Go through the entries and count the lines with the string "code" in them. Give only that number.
------------------------
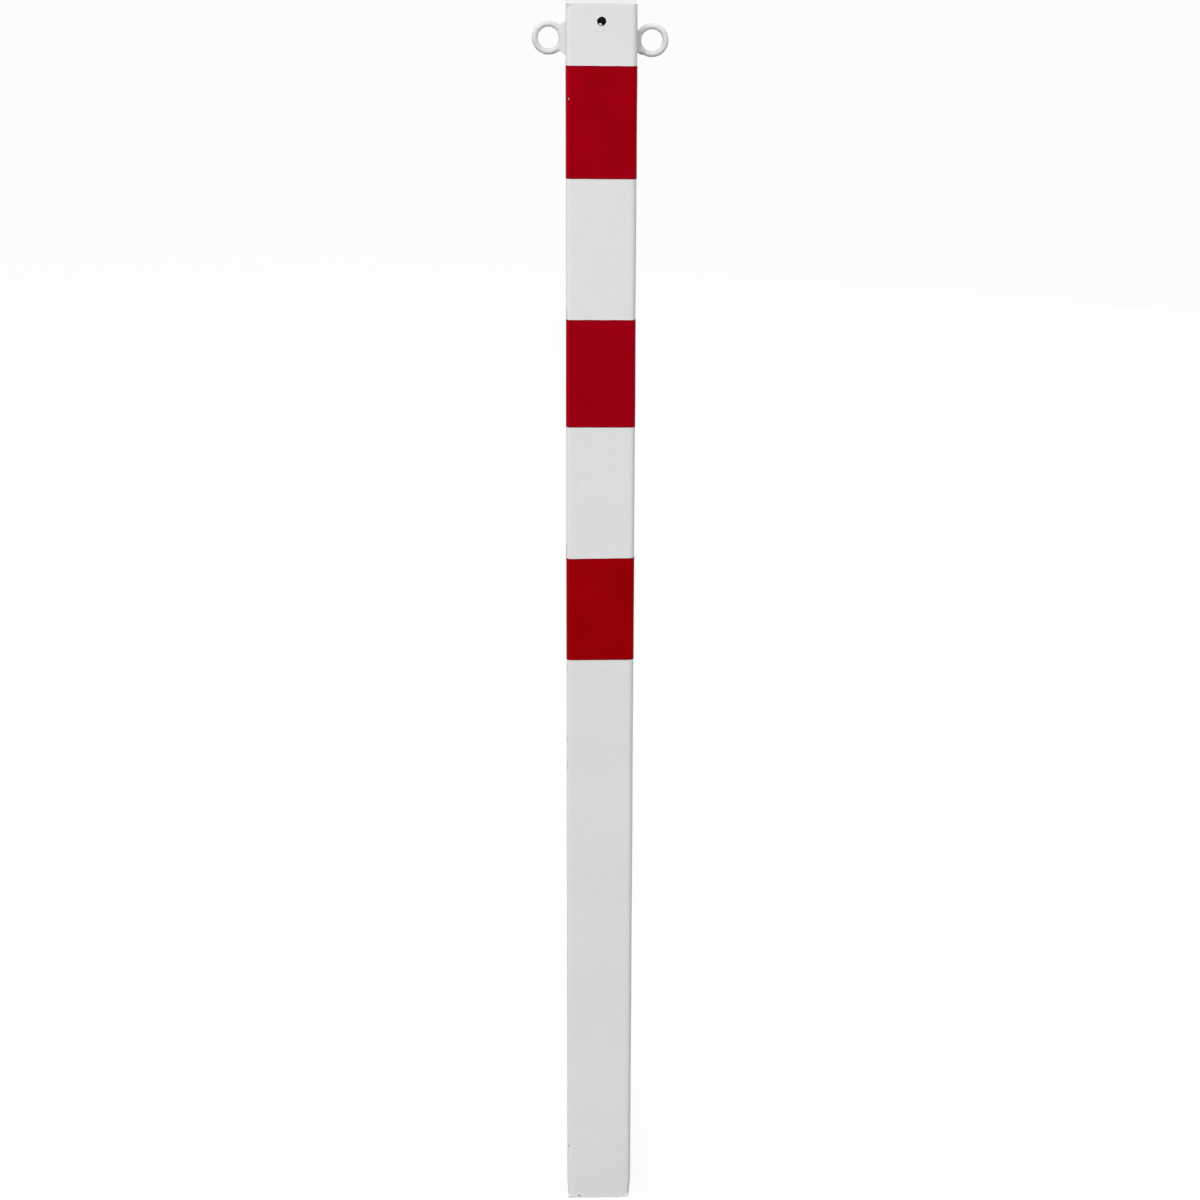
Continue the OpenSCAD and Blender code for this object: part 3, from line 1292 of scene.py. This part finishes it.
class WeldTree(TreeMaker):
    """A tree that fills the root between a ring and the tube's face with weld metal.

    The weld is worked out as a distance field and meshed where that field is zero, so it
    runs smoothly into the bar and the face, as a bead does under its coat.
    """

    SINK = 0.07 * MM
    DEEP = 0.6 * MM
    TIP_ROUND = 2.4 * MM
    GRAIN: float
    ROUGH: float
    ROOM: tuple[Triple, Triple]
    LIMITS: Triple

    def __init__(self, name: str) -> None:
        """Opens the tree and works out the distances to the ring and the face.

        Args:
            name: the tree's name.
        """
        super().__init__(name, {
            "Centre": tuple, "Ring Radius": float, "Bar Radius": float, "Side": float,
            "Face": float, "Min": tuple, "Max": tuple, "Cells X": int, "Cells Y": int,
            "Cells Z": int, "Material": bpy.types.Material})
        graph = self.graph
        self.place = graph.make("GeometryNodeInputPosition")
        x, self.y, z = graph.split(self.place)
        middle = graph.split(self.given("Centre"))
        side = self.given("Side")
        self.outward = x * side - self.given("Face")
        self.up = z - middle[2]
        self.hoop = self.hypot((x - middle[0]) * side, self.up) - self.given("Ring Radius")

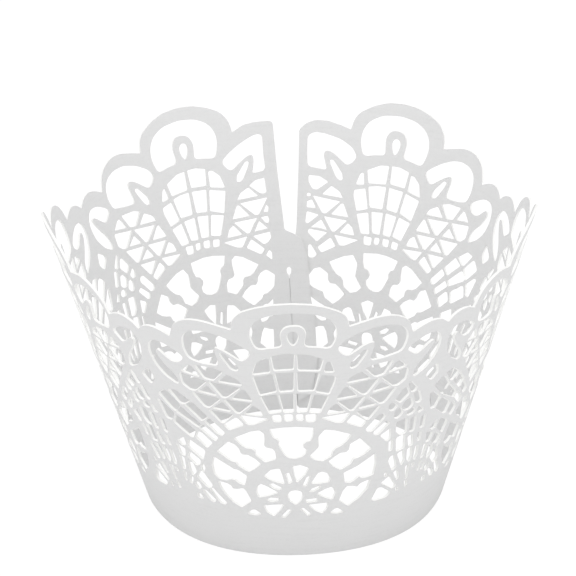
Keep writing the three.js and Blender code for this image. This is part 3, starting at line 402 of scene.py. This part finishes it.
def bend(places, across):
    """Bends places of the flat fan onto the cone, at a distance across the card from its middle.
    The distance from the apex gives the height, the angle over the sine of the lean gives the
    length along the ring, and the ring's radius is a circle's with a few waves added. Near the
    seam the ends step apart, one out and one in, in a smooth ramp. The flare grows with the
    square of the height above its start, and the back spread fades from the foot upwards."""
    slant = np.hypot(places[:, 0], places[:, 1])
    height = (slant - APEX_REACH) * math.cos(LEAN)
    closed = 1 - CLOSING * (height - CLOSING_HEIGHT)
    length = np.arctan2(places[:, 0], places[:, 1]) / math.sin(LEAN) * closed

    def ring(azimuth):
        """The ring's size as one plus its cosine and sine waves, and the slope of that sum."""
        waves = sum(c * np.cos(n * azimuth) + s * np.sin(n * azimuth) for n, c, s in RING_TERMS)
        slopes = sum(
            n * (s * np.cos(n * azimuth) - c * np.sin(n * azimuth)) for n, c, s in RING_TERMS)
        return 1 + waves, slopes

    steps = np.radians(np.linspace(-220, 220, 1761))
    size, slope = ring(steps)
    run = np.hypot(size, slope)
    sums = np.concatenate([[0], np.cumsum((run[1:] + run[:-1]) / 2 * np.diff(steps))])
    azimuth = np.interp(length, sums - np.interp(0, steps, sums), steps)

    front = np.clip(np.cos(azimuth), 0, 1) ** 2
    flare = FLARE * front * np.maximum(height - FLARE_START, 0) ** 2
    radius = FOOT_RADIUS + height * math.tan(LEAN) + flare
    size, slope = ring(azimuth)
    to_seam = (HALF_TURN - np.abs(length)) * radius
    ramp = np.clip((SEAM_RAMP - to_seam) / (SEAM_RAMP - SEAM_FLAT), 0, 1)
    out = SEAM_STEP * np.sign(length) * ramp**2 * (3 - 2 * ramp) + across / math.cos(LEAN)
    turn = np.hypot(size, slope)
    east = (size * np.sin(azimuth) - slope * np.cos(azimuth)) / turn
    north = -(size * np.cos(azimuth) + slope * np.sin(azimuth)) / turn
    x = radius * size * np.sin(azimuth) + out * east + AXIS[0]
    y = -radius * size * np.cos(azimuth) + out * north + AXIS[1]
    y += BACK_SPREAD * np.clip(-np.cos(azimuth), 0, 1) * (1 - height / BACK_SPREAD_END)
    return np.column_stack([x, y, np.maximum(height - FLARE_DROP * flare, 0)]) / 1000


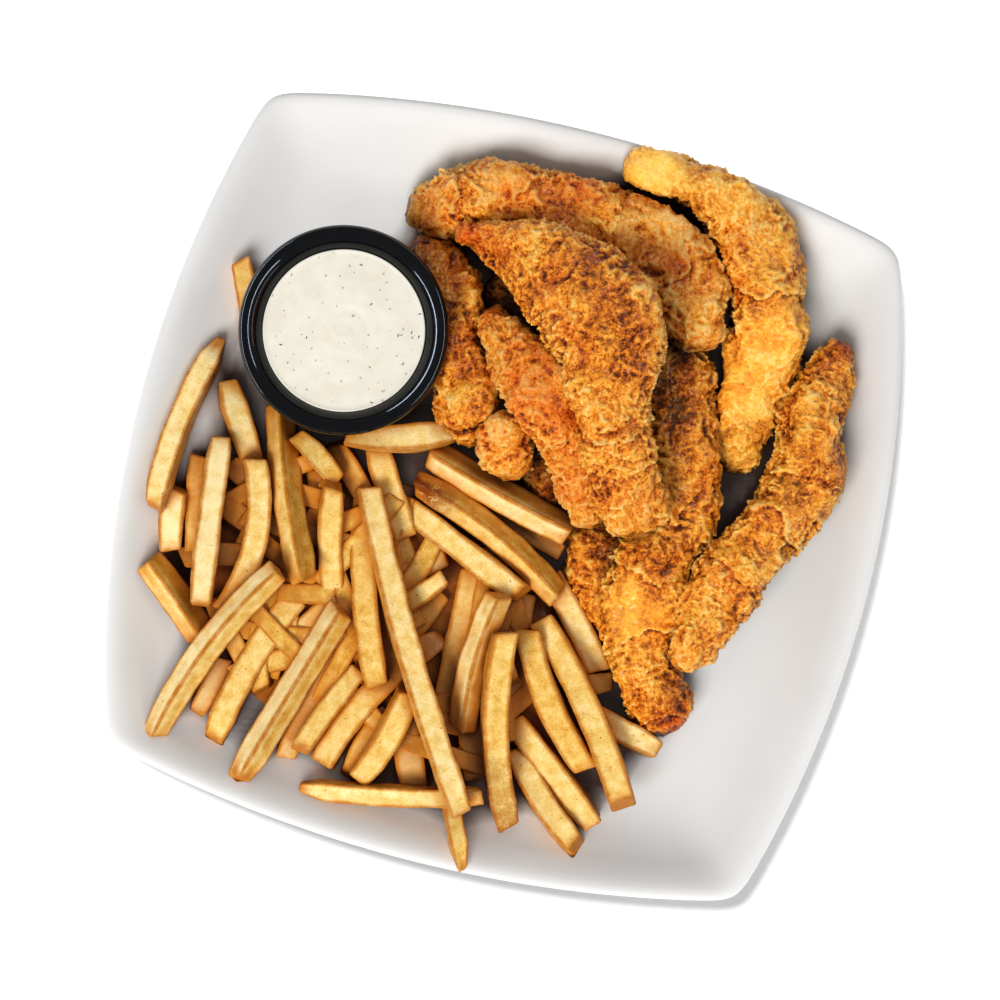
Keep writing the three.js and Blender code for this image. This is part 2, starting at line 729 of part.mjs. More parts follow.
------------------------
> **RESPONSE**
3